• REQUEST: Go through the listing and write out all of it exactly.

• DATASET SECTION:
******************************
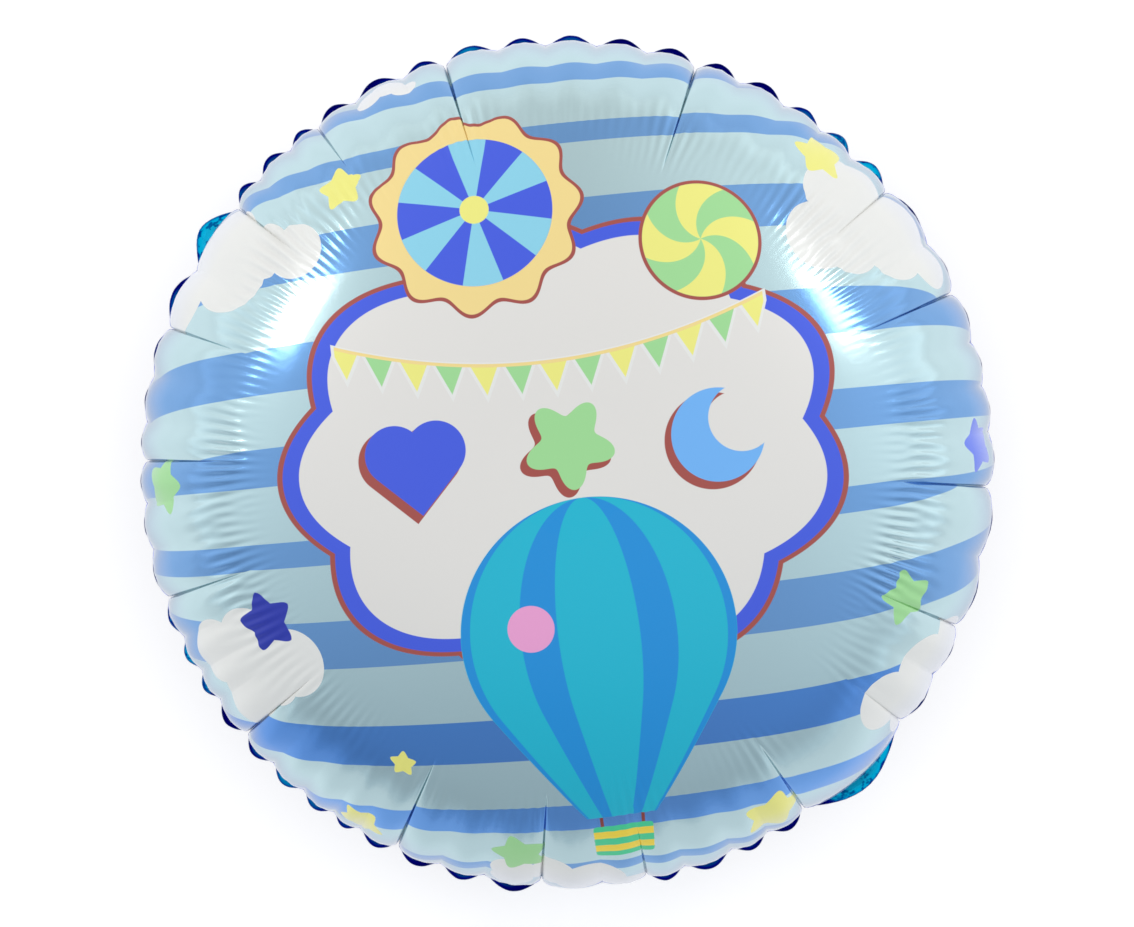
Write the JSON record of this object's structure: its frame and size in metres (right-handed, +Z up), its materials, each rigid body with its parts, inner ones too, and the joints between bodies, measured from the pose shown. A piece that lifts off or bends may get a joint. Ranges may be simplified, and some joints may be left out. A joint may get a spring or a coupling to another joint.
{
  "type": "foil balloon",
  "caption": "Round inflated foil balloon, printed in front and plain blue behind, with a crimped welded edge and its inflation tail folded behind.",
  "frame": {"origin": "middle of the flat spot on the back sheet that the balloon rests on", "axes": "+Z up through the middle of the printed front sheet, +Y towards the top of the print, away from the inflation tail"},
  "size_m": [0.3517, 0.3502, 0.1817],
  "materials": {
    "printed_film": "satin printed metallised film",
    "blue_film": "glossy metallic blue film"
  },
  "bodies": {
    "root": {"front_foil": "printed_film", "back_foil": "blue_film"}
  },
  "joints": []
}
******************************
• OUTPUT FOR THIS EXERCISE:
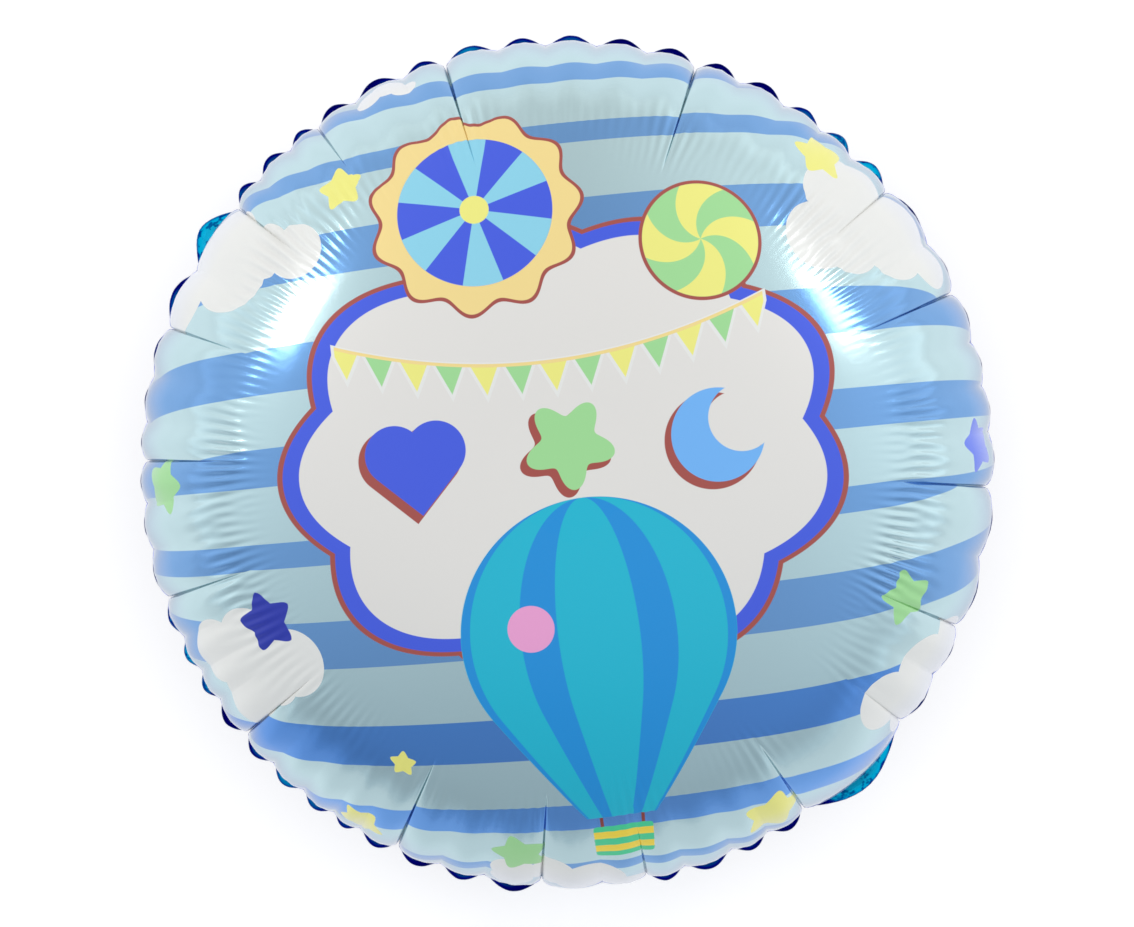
Write the JSON record of this object's structure: its frame and size in metres (right-handed, +Z up), its materials, each rigid body with its parts, inner ones too, and the joints between bodies, measured from the pose shown. A piece that lifts off or bends may get a joint. Ranges may be simplified, and some joints may be left out. A joint may get a spring or a coupling to another joint.
{
  "type": "foil balloon",
  "caption": "Round inflated foil balloon, printed in front and plain blue behind, with a crimped welded edge and its inflation tail folded behind.",
  "frame": {"origin": "middle of the flat spot on the back sheet that the balloon rests on", "axes": "+Z up through the middle of the printed front sheet, +Y towards the top of the print, away from the inflation tail"},
  "size_m": [0.3517, 0.3502, 0.1817],
  "materials": {
    "printed_film": "satin printed metallised film",
    "blue_film": "glossy metallic blue film"
  },
  "bodies": {
    "root": {"front_foil": "printed_film", "back_foil": "blue_film"}
  },
  "joints": []
}